Standard Bank noted that the use of cheques has declined sharply over the last few years, saying that the reductions in limits introduced by the Reserve Bank have played a major role in their reduced use.
Cheque limits had shrunk anyway
“Historically, clients would have been able to pay up to R5 million using a cheque. This limit has reduced over time driven by overall usage. The last limit reduction came into effect on May 1, which now only allows for payments of up to R50 000,” says Kuben Chetty, head of Client Solutions, Business and Commercial Banking at Standard Bank.
“During the Covid-19 lockdown period, the volumes of cheques reduced by around 80%,” says Chetty.

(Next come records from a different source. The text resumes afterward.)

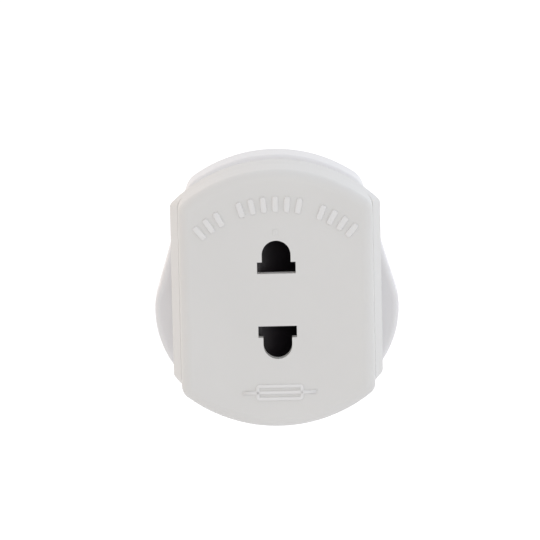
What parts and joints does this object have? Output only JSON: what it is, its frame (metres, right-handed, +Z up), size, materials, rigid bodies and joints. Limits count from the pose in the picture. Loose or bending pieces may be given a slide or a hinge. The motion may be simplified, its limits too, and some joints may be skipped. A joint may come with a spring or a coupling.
{
  "type": "shaver adapter plug",
  "caption": "White wall plug adapter for shavers: arched face with two shuttered openings for round or flat pins, on a flared base with rectangular plug pins and a pull-out fuse.",
  "frame": {"origin": "on the wall plane, midway between the two shaver openings", "axes": "+X to the right of someone facing the socket, +Y into the wall along the plug pins, +Z up towards the earth pin"},
  "size_m": [0.0486, 0.0537, 0.0514],
  "materials": {
    "white_plastic": "fine satin moulding",
    "carrier_plastic": "matt moulding",
    "black_plastic": "satin moulding",
    "sleeve_plastic": "satin moulding",
    "pin_brass": "drawn and tumbled",
    "strap_brass": "rolled strip",
    "plated_steel": "bright zinc",
    "spring_steel": "drawn wire",
    "fuse_ceramic": "unglazed",
    "cap_plating": "bright nickel"
  },
  "bodies": {
    "housing": {"front_cover": "white_plastic", "rear_base": "white_plastic", "earth_pin": "white_plastic", "contact_carrier": "carrier_plastic", "live_pin_sleeve": "sleeve_plastic", "neutral_pin_sleeve": "sleeve_plastic", "live_pin": "pin_brass", "neutral_pin": "pin_brass", "live_link": "strap_brass", "neutral_link": "strap_brass", "load_link": "strap_brass", "supply_fuse_clip": "strap_brass", "load_fuse_clip": "strap_brass", "live_contact": "strap_brass", "neutral_contact": "strap_brass", "contact_rivets": "strap_brass", "clip_rivets": "strap_brass", "case_screws": "plated_steel", "shutter_spring": "spring_steel"},
    "shutter": {"shutter": "black_plastic"},
    "fuse_holder": {"fuse_carrier": "white_plastic", "fuse_tube": "fuse_ceramic", "supply_fuse_cap": "cap_plating", "load_fuse_cap": "cap_plating"}
  },
  "joints": [
    {"name": "shutter_slide", "type": "slide", "parent": "housing", "child": "shutter", "axis": [-1, 0, 0], "range_m": [0, 0.0077], "stiffness_N_per_m": 60, "springref_m": -0.008, "deforming": ["shutter_spring"]},
    {"name": "fuse_carrier_pull", "type": "slide", "parent": "housing", "child": "fuse_holder", "axis": [0, 1, 0], "range_m": [0, 0.01]}
  ]
}
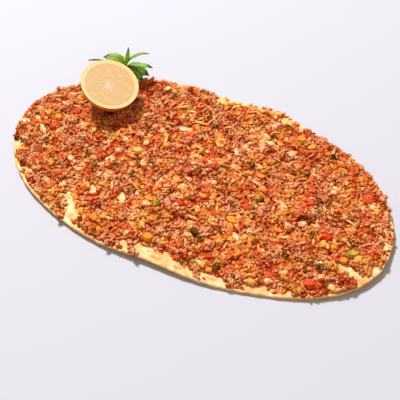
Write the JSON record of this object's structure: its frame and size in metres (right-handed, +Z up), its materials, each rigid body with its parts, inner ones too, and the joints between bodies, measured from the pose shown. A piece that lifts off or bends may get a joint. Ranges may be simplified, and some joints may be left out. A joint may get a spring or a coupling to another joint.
{
  "type": "lahmacun",
  "caption": "Long oval lahmacun: thin flatbread baked under a crumbly layer of minced meat and diced vegetables, with half a lemon, cut face up, and a mint sprig near one end.",
  "frame": {"origin": "middle of the bread's flat underside", "axes": "+X along the bread's long axis, away from the end that carries the lemon; +Z up, out of the topping"},
  "size_m": [0.362, 0.2107, 0.0425],
  "materials": {
    "bread": "dry baked crust, matte, with an oily stain along the topping",
    "topping": "cooked minced meat, crumbly, slightly oily",
    "red_pepper": "cooked pepper flesh, moist sheen",
    "yellow_pepper": "cooked pepper flesh, moist sheen",
    "green_pepper": "cooked pepper flesh, moist sheen",
    "onion": "softened onion, slightly see-through, moist",
    "lemon": "wet pulp on the cut face, waxy dimpled peel",
    "mint": "fresh leaf, satin"
  },
  "bodies": {
    "root": {"bread": "bread", "topping": "topping", "red_pepper_1": "red_pepper", "red_pepper_2": "red_pepper", "red_pepper_3": "red_pepper", "red_pepper_4": "red_pepper", "red_pepper_5": "red_pepper", "red_pepper_6": "red_pepper", "yellow_pepper_1": "yellow_pepper", "yellow_pepper_2": "yellow_pepper", "yellow_pepper_3": "yellow_pepper", "yellow_pepper_4": "yellow_pepper", "yellow_pepper_5": "yellow_pepper", "yellow_pepper_6": "yellow_pepper", "green_pepper_1": "green_pepper", "green_pepper_2": "green_pepper", "onion_1": "onion", "onion_2": "onion", "lemon_half": "lemon", "mint_sprig": "mint"}
  },
  "joints": []
}
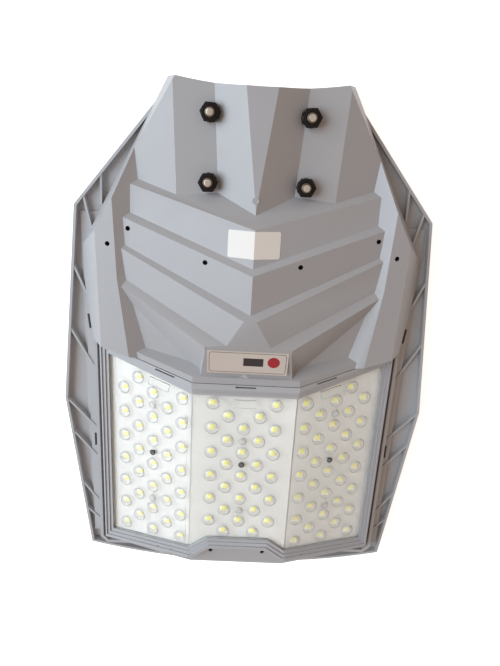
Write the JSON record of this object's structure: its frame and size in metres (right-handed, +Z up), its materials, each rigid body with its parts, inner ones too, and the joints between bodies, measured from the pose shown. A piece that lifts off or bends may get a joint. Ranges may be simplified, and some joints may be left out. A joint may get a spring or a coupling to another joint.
{
  "type": "all-in-one solar street light head",
  "caption": "Flat street light head: moulded tray and faceted cover over a folded three-sided LED lamp, with a clamp for a pole arm in its neck.",
  "frame": {"origin": "middle of the footprint, on the surface that the head lies on", "axes": "+Z up out of the lamp, +Y towards the neck that takes the pole arm, +X to the right as the lamp is looked at"},
  "size_m": [0.342, 0.471, 0.0841],
  "materials": {
    "tray_plastic": "moulded, fine texture",
    "cover_plastic": "moulded, satin",
    "bezel_plastic": "moulded, satin",
    "panel_laminate": "dark cells under clear glass",
    "soft_seal": "soft",
    "pale_seal": "pale silicone",
    "clear_plastic": "clear, polished",
    "white_board": "white solder mask",
    "emitter_yellow": "phosphor",
    "carrier_metal": "bare sheet",
    "black_screws": "blackened",
    "bright_steel": "zinc plated",
    "black_nuts": "blackened",
    "label_film": "printed film",
    "paper": "matt paper",
    "cell_jacket": "blue sleeve",
    "holder_plastic": "moulded",
    "green_board": "solder mask",
    "ferrite": "ferrite and copper",
    "can_metal": "sleeved can",
    "terminal_plastic": "moulded",
    "lead_jacket": "soft jacket"
  },
  "bodies": {
    "root": {"rear_tray": "tray_plastic", "solar_panel": "panel_laminate", "panel_seal": "soft_seal", "front_cover": "cover_plastic", "cover_screws": "black_screws", "lamp_bezel": "bezel_plastic", "lip_screws": "black_screws", "lens_plate": "clear_plastic", "lens_gasket": "pale_seal", "board_carrier": "carrier_metal", "carrier_screws": "bright_steel", "plate_screws": "black_screws", "board_left": "white_board", "board_centre": "white_board", "board_right": "white_board", "emitters_left": "emitter_yellow", "emitters_centre": "emitter_yellow", "emitters_right": "emitter_yellow", "pole_strap": "bright_steel", "clamp_bolts": "bright_steel", "clamp_washers": "bright_steel", "clamp_nuts": "black_nuts", "rating_sticker": "label_film", "paper_sticker": "paper", "battery_cells": "cell_jacket", "cell_tabs": "bright_steel", "holder_near": "holder_plastic", "holder_far": "holder_plastic", "battery_bridge": "holder_plastic", "bridge_screws": "bright_steel", "controller_board": "green_board", "controller_screws": "bright_steel", "controller_coil": "ferrite", "controller_capacitors": "can_metal", "controller_terminals": "terminal_plastic", "panel_terminal_box": "holder_plastic", "panel_lead": "lead_jacket", "battery_lead": "lead_jacket", "lamp_lead": "lead_jacket"}
  },
  "joints": []
}
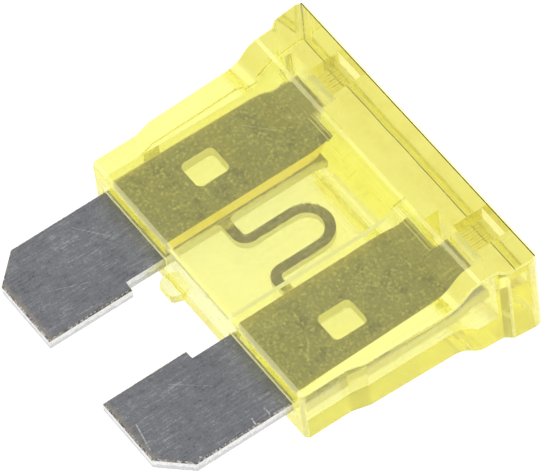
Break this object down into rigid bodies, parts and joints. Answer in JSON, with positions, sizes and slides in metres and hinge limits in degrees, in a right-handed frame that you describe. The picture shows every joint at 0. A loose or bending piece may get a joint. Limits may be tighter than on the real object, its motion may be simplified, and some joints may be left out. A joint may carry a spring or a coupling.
{
  "type": "automotive blade fuse",
  "caption": "Flat plug-in fuse: clear yellow moulded housing round a stamped zinc element with two blade terminals and a thin arched link.",
  "frame": {"origin": "middle of the fuse's outline, on the surface that it lies on", "axes": "+X across both blades, +Y from the blade tips towards the head, +Z through the thickness"},
  "size_m": [0.0182, 0.019, 0.0051],
  "materials": {
    "clear_plastic": "clear yellow moulding, polished",
    "zinc": "rolled zinc, fine lines along the blades"
  },
  "bodies": {
    "root": {"housing": "clear_plastic", "fuse_element": "zinc"}
  },
  "joints": []
}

In October Standard Bank discontinued the issuing of new cheque books and “reinforced customer communications and information on alternative offerings”.
Who still uses cheques?
That electronic payments are cheaper, more secure, and that the money is available almost instantly, raises the question of who still uses cheques.
“Across the industry and aligned with the Standard Bank client base, mostly public sector clients [schools, local municipalities and universities], motor vehicle dealerships, churches, NGOs, small retailers, scrapyards and some individuals still make use of cheques,” says Chetty.
He says the reasons for cheque-issuing or acceptances range from the entities’ business practices requiring multiple authorisation or signatories, to the cost of the service being known only at that point, to the sense that one has received payment for goods immediately.
However, cheques take up to seven days to be cleared due to a long settling procedure.
Chetty says the reduction in the volumes of cheques being used contributes to higher per-unit processing costs associated with the maintenance of the cheque-processing infrastructure.
“Cheques are certainly a more expensive payment instrument given their physical nature, considering the unique printing of cheque books, the processing of cheques and the overall transportation of cheques through a long chain.”
He says Covid-19 forced a lot of people to look for and accept modern payment alternatives, ultimately contributing to the end of cheques.